### Stored data
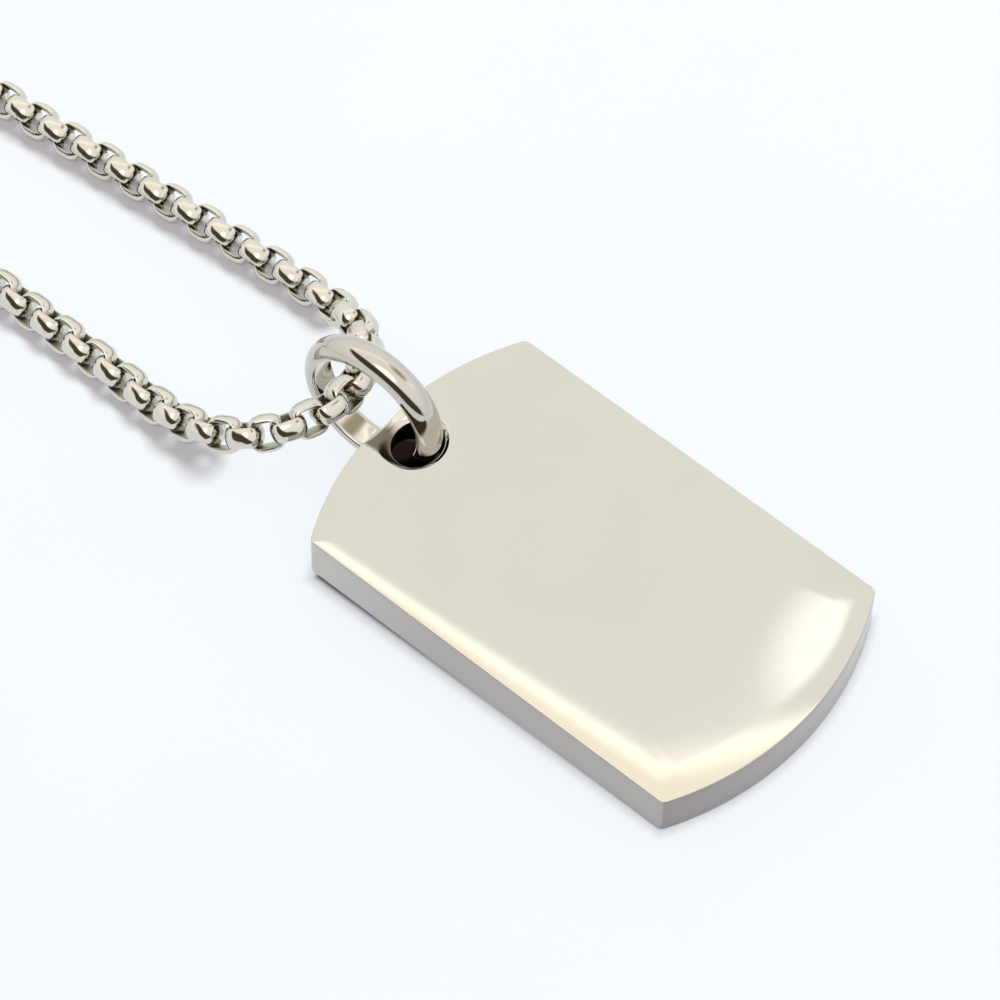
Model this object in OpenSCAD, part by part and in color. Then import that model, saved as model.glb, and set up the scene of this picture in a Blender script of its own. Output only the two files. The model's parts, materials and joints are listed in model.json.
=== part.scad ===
// Pendant necklace: a thick blank metal tag on a standing bail ring, worn on a round box chain.
// Everything lies on the plane z = 0 as it would on a table, with the ring end of the tag
// propped up by the ring. The loop opens towards +Y and closes with a plain barrel clasp.

/* [Tag] */
// Width of the tag across its straight sides
tag_w = 24; // [22:0.5:26]
// Length of the tag between the tips of its curved ends
tag_l = 39.4; // [37:0.1:41]
// Thickness of the tag
tag_t = 4; // [3.6:0.1:4.2]
// How far each end bows out beyond its corners
end_rise = 3.1; // [2.6:0.1:3.6]
// Angle that the ring under it lifts the tag by
tag_lift = 1.8; // [1.6:0.1:2]

/* [Hole and scoop] */
// Diameter of the hole for the ring
hole_d = 3.9; // [3.9:0.05:4]
// Distance from the tip of the ring end to the middle of the hole
hole_in = 2.95; // [2.9:0.05:3.1]
// How far the bowl and trough lie to the left of the hole
scoop_aside = 0.4; // [0:0.05:0.4]
// Radius of the bowl round the hole, where it meets the face
bowl_r = 2.65; // [2.6:0.05:2.8]
// Height of the bowl's centre above the face
bowl_up = 1; // [0.9:0.05:1]
// Half width of the trough where it leaves through the end
trough_half = 2.9; // [2.85:0.05:3.1]
// Radius of the trough's round floor
trough_r = 4.9; // [4.8:0.1:5.6]

/* [Bail ring] */
// Inner diameter of the ring
ring_id = 9.4; // [9.3:0.1:9.5]
// Thickness of the ring from its flat inside to its domed outside
ring_wall = 1.4; // [1.3:0.1:1.5]
// Width of the ring's band
ring_w = 2.4; // [2.2:0.1:2.5]
// Angle that the ring is turned out of line with the tag
ring_turn = 3.7; // [0:0.1:5]
// Distance from the hole to the middle of the ring, along the tag
ring_ahead = 4.05; // [4.05:0.05:4.1]

/* [Chain] */
// Diameter of the chain over its domed links
chain_d = 2.9; // [2.8:0.1:2.9]
// Spacing of the links
link_pitch = 1.655; // [1.64:0.005:1.67]
// Thickness of a link's end walls
link_wall = 0.37; // [0.3:0.01:0.37]
// Width of the strip that a link is bent from
link_band = 1.5; // [1.4:0.02:1.5]
// Free play between the end walls of two joined links
link_play = 0.35; // [0.35:0.01:0.37]
// Number of true links on each side of the ring
links_each_way = 118; // [60:1:118]

/* [Clasp] */
// Length of the clasp over both of its eyes
clasp_l = 12; // [11:0.5:12]
// Diameter of the clasp's barrel
clasp_d = 4; // [3.6:0.1:4.4]

/* [Hidden] */
$fn = 96;
// Depth by which a cutting shape runs past what it cuts
past = 1;
metal_tag = [0.82, 0.80, 0.76];
metal_ring = [0.72, 0.69, 0.65];
metal_chain = [0.77, 0.75, 0.70];

// The tag pivots on the lower edge of its far end, which puts the middle of its face over y = 0
end_r = (pow(tag_w / 2, 2) + pow(end_rise, 2)) / (2 * end_rise);
foot_y = tag_t * sin(tag_lift) - tag_l / 2 * cos(tag_lift);
hole_y = foot_y + (tag_l - hole_in) * cos(tag_lift) - tag_t / 2 * sin(tag_lift);
// The bowl sits a little nearer the end than the hole does
bowl_shift = 0.3;
bowl_in = hole_in - bowl_shift;
bowl_ball_r = sqrt(pow(bowl_r, 2) + pow(bowl_up, 2));
// The trough starts just narrower than the bowl and deepens towards the end
trough_start_half = bowl_r - 0.05;
trough_start_deep = trough_r - sqrt(pow(trough_r, 2) - pow(trough_start_half, 2));
trough_end_deep = trough_r - sqrt(pow(trough_r, 2) - pow(trough_half, 2));
trough_tilt = atan((trough_end_deep - trough_start_deep) / bowl_in);

// The ring's band has eased inner corners and a domed outside
ring_ir = ring_id / 2;
ring_or = ring_ir + ring_wall;
ring_ease = 0.22;
dome_starts = 0.55;
dome_sag = ring_wall - dome_starts;
dome_r = (pow(ring_w / 2, 2) + pow(dome_sag, 2)) / (2 * dome_sag);

// A link is a strip bent round into a closed box with domed flats
link_l = link_pitch + 2 * link_wall + link_play;
link_room = 0.27;
opening_half = link_band / 2 + link_room;
dome_half = chain_d / 2;
corner_drop = 0.6;
corner_run = 0.6;
corner_over = 0.09;

// Clasp: a barrel with a flat eye at each end, level with the chain
eye_d = 4.2;
eye_hole_d = 2.4;
eye_t = 1.5;
barrel_l = 5.2;

// Route of the chain's middle line, chosen by eye. The hidden loop is the same on both sides,
// so it is kept as pairs: distance from the loop's middle line, place along the tag.
loop_x = -1.5;
chain_z = chain_d / 2 + 0.02;
loop_half = [
    [7, 72], [8, 79], [11, 88.5], [15.5, 98.5], [21.5, 109], [28.5, 120], [35.5, 131.5],
    [41.5, 143.5], [46, 156], [49.2, 170], [50, 183.5], [48.8, 196], [45.5, 207],
    [40, 216.5], [32.5, 224], [24, 229], [16, 231.6], [9.1, 232.3], [5.6, 232.3], [2.1, 232.3]
];
left_run = [
    [-8.2, 66], [-8.2, 60], [-8.2, 54], [-8.2, 48], [-8.3, 43], [-8.4, 39]
];
// The chain climbs over the near side of the ring's band and down again, so this has heights
through_ring = [
    [-8.6, 36.2, 1.6], [-8.8, 33.7, 2], [-8.8, 31.1, 2.7], [-8.4, 28.6, 3.4],
    [-7.3, 26.4, 4.1], [-5.3, 24.6, 4.7], [-2.6, 23.5, 4.9], [0.4, 23.4, 4.8],
    [3.2, 24.6, 4.3], [5.5, 26.8, 3.3], [6.7, 29.6, 2.1], [7, 32.6, 1.5]
];
right_run = [
    [6.9, 36], [6.7, 40], [6.4, 45], [6.1, 50], [5.8, 55], [5.4, 60.5], [5.1, 66]
];
loop_out = len(loop_half) - 1;
route = concat(
    [for (i = [loop_out:-1:0]) [loop_x - loop_half[i].x, loop_half[i].y, chain_z]],
    [for (p = left_run) [p.x, p.y, chain_z]],
    through_ring,
    [for (p = right_run) [p.x, p.y, chain_z]],
    [for (p = loop_half) [loop_x + p.x, p.y, chain_z]]
);

// A smooth curve through the route, and the distance along it at each of its points
curve_steps = 8;
function smooth(a, b, c, d, t) = (
    pow(1 - t, 3) * a + (3 * pow(t, 3) - 6 * pow(t, 2) + 4) * b
    + (1 + 3 * t + 3 * pow(t, 2) - 3 * pow(t, 3)) * c + pow(t, 3) * d
) / 6;
curve = concat(
    [
        for (i = [0:len(route) - 4], k = [0:curve_steps - 1])
            smooth(route[i], route[i + 1], route[i + 2], route[i + 3], k / curve_steps)
    ],
    [let (n = len(route)) smooth(route[n - 4], route[n - 3], route[n - 2], route[n - 1], 1)]
);
curve_end = len(curve) - 1;
gone = [
    for (i = 0, s = 0; i <= curve_end; s = i < curve_end ? s + norm(curve[i + 1] - curve[i]) : s, i = i + 1) s
];
x_at = [for (i = [0:curve_end]) [gone[i], curve[i].x]];
y_at = [for (i = [0:curve_end]) [gone[i], curve[i].y]];
z_at = [for (i = [0:curve_end]) [gone[i], curve[i].z]];
function place(s) = [lookup(s, x_at), lookup(s, y_at), lookup(s, z_at)];
function chord(s) = place(s + link_pitch / 2) - place(s - link_pitch / 2);
function heading(s) = chord(s) / norm(chord(s));

// The middle link sits close to where the chain passes through the ring
middle_s = gone[curve_steps * (len(loop_half) + len(left_run) + 6)];
link_shift = 0.7;
function link_s(i) = middle_s + link_shift + i * link_pitch;

// Every other link is rolled about the chain's line by this much on its left and right strands,
// and the links between them by a quarter turn more
lean_left = 46;
lean_right = 64;
lean_over = 16;
function lean(s) = lookup(s - middle_s, [[-lean_over, lean_left], [lean_over, lean_right]]);

// Plain tube for the far stretch of chain, with flats below and beside it
tube_sides = 8;
tube_step = 6;
tube_r = chain_d / 2 / cos(180 / tube_sides);
tube_gap = 0.15;
first_s = link_s(-links_each_way) - link_l / 2 - tube_gap;
last_s = link_s(links_each_way) + link_l / 2 + tube_gap;
clasp_room = clasp_l / 2 + tube_gap - loop_half[loop_out - 1].x;

// The whole part is set so that the origin lies under the middle of its outline
near_y = -tag_l / 2 * cos(tag_lift);
far_y = loop_half[loop_out].y + eye_d / 2;
middle_y = (near_y + far_y) / 2;

module in_place() {
    translate([-loop_x, -middle_y, 0]) children();
}

// Bowl and trough cut into one face of the tag, with the face at z = tag_t
module scoop() {
    translate([-scoop_aside, tag_l - bowl_in, tag_t + bowl_up]) sphere(r = bowl_ball_r);
    translate([-scoop_aside, tag_l - bowl_in, tag_t + trough_r - trough_start_deep])
        rotate([-90 - trough_tilt, 0, 0])
            cylinder(r = trough_r, h = bowl_in + 2 * past);
}

module tag() {
    color(metal_tag) in_place() translate([0, foot_y, 0]) rotate([tag_lift, 0, 0]) difference() {
        intersection() {
            translate([-tag_w / 2, -past, 0]) cube([tag_w, tag_l + 2 * past, tag_t]);
            translate([0, end_r, -past]) cylinder(r = end_r, h = tag_t + 2 * past);
            translate([0, tag_l - end_r, -past]) cylinder(r = end_r, h = tag_t + 2 * past);
        }
        translate([0, tag_l - hole_in, -past]) cylinder(d = hole_d, h = tag_t + 2 * past);
        scoop();
        translate([0, 0, tag_t]) mirror([0, 0, 1]) scoop();
    }
}

module ring_section() {
    intersection() {
        polygon([
            [ring_ir, ring_ease - ring_w / 2], [ring_ir + ring_ease, -ring_w / 2],
            [ring_or + past, -ring_w / 2], [ring_or + past, ring_w / 2],
            [ring_ir + ring_ease, ring_w / 2], [ring_ir, ring_w / 2 - ring_ease]
        ]);
        translate([ring_or - dome_r, 0]) circle(r = dome_r);
    }
}

module bail_ring() {
    color(metal_ring) in_place() translate([0, hole_y, ring_or]) rotate([0, 0, ring_turn])
        translate([0, ring_ahead, 0]) rotate([0, 90, 0]) rotate_extrude() ring_section();
}

// One link with its length along X, its flats up and down and its opening along Y
module box_link() {
    difference() {
        intersection() {
            rotate([0, 90, 0]) cylinder(r = dome_half, h = link_l + past, center = true);
            rotate([90, 0, 0]) linear_extrude(height = link_band, center = true) polygon([
                for (side = [-1, 1], end = [-side, side], high = end == side ? [1, 0] : [0, 1])
                    [
                        end * (link_l / 2 - high * corner_run * (1 + corner_over)),
                        side * (dome_half - corner_drop + high * corner_drop * (1 + corner_over))
                    ]
            ]);
        }
        cube([link_l - 2 * link_wall, link_band + past, 2 * opening_half], center = true);
    }
}

module chain_front() {
    color(metal_chain) in_place() for (i = [-links_each_way:links_each_way]) {
        s = link_s(i);
        to = heading(s);
        turn = 90 * abs(i % 2);
        translate(place(s)) rotate([lean(s) + turn, -asin(to.z), atan2(to.y, to.x)]) box_link();
    }
}

// One corner of the tube's outline at a distance along the route
function tube_point(s, k) = let (
    to = heading(s),
    side = cross(to, [0, 0, 1]),
    angle = (k + 0.5) * 360 / tube_sides
) place(s) + tube_r * (cos(angle) * side + sin(angle) * cross(side, to));

module tube(from, to) {
    rings = ceil((to - from) / tube_step);
    points = [
        for (j = [0:rings], k = [0:tube_sides - 1]) tube_point(from + (to - from) * j / rings, k)
    ];
    sides = [
        for (j = [0:rings - 1], k = [0:tube_sides - 1])
            let (a = j * tube_sides + k, b = j * tube_sides + (k + 1) % tube_sides)
                [a, b, b + tube_sides, a + tube_sides]
    ];
    near_end = [for (k = [tube_sides - 1:-1:0]) k];
    far_end = [for (k = [0:tube_sides - 1]) rings * tube_sides + k];
    polyhedron(concat(points), concat(sides, [near_end], [far_end]));
}

module chain_back() {
    color(metal_chain) in_place() {
        tube(clasp_room, first_s);
        tube(last_s, gone[curve_end] - clasp_room);
    }
}

module clasp_eye(side) {
    translate([side * (clasp_l - eye_d) / 2, 0, chain_z]) difference() {
        union() {
            cylinder(d = eye_d, h = eye_t, center = true);
            translate([-side * eye_d / 4, 0, 0]) cube([eye_d / 2, clasp_d * 0.8, eye_t], center = true);
        }
        cylinder(d = eye_hole_d, h = eye_t + past, center = true);
    }
}

module clasp() {
    color(metal_chain) in_place() translate([loop_x, loop_half[loop_out].y, 0]) {
        translate([0, 0, clasp_d / 2]) rotate([0, 90, 0]) cylinder(d = clasp_d, h = barrel_l, center = true);
        clasp_eye(-1);
        clasp_eye(1);
    }
}

tag();
bail_ring();
chain_front();
chain_back();
clasp();
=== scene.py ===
"""Pendant necklace: a polished blank tag on a standing bail ring, worn on a round box chain."""

import json
import math

import bpy
import numpy as np
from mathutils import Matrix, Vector

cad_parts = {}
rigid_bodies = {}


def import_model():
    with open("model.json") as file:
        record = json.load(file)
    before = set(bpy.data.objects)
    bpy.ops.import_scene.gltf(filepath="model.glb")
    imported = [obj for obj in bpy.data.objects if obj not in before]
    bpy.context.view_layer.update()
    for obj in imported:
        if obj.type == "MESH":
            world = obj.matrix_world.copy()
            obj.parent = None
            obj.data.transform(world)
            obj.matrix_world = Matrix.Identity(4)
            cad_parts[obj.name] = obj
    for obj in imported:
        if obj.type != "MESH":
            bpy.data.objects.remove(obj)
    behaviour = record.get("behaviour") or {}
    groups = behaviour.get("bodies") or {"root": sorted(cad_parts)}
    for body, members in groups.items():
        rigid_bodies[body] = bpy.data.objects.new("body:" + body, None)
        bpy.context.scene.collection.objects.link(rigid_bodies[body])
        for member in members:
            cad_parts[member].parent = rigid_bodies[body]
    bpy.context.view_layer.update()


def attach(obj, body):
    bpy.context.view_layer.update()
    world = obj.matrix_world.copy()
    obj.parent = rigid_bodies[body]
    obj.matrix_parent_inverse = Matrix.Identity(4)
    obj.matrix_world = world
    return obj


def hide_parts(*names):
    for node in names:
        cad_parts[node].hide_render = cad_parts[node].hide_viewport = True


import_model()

# Lengths are in millimetres, made into metres by this. Those of the lamp, the table and the
# camera's range are in metres
MM = 0.001
TINY = 1e-4

# Where the tag's own middle lies in the row frame
TAG_MIDDLE = np.array([1.5, -107.355, 0.0])

# Tag, in its own flat layout: x across, y from the far tip to the ring end, z up from its underside
TAG_W, TAG_L, TAG_T = 24.0, 39.4, 4.0
END_RISE = 3.1
END_R = ((TAG_W / 2) ** 2 + END_RISE**2) / (2 * END_RISE)
TAG_LIFT = math.radians(1.8)
FOOT_Y = TAG_T * math.sin(TAG_LIFT) - TAG_L / 2 * math.cos(TAG_LIFT)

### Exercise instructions
Within the listing above, extract exactly the lines from the line with "translate([-side * eye_d" to the line with "record = json.load(file)", the two named lines included, and no others.

### Exercise result
            translate([-side * eye_d / 4, 0, 0]) cube([eye_d / 2, clasp_d * 0.8, eye_t], center = true);
        }
        cylinder(d = eye_hole_d, h = eye_t + past, center = true);
    }
}

module clasp() {
    color(metal_chain) in_place() translate([loop_x, loop_half[loop_out].y, 0]) {
        translate([0, 0, clasp_d / 2]) rotate([0, 90, 0]) cylinder(d = clasp_d, h = barrel_l, center = true);
        clasp_eye(-1);
        clasp_eye(1);
    }
}

tag();
bail_ring();
chain_front();
chain_back();
clasp();
=== scene.py ===
"""Pendant necklace: a polished blank tag on a standing bail ring, worn on a round box chain."""

import json
import math

import bpy
import numpy as np
from mathutils import Matrix, Vector

cad_parts = {}
rigid_bodies = {}


def import_model():
    with open("model.json") as file:
        record = json.load(file)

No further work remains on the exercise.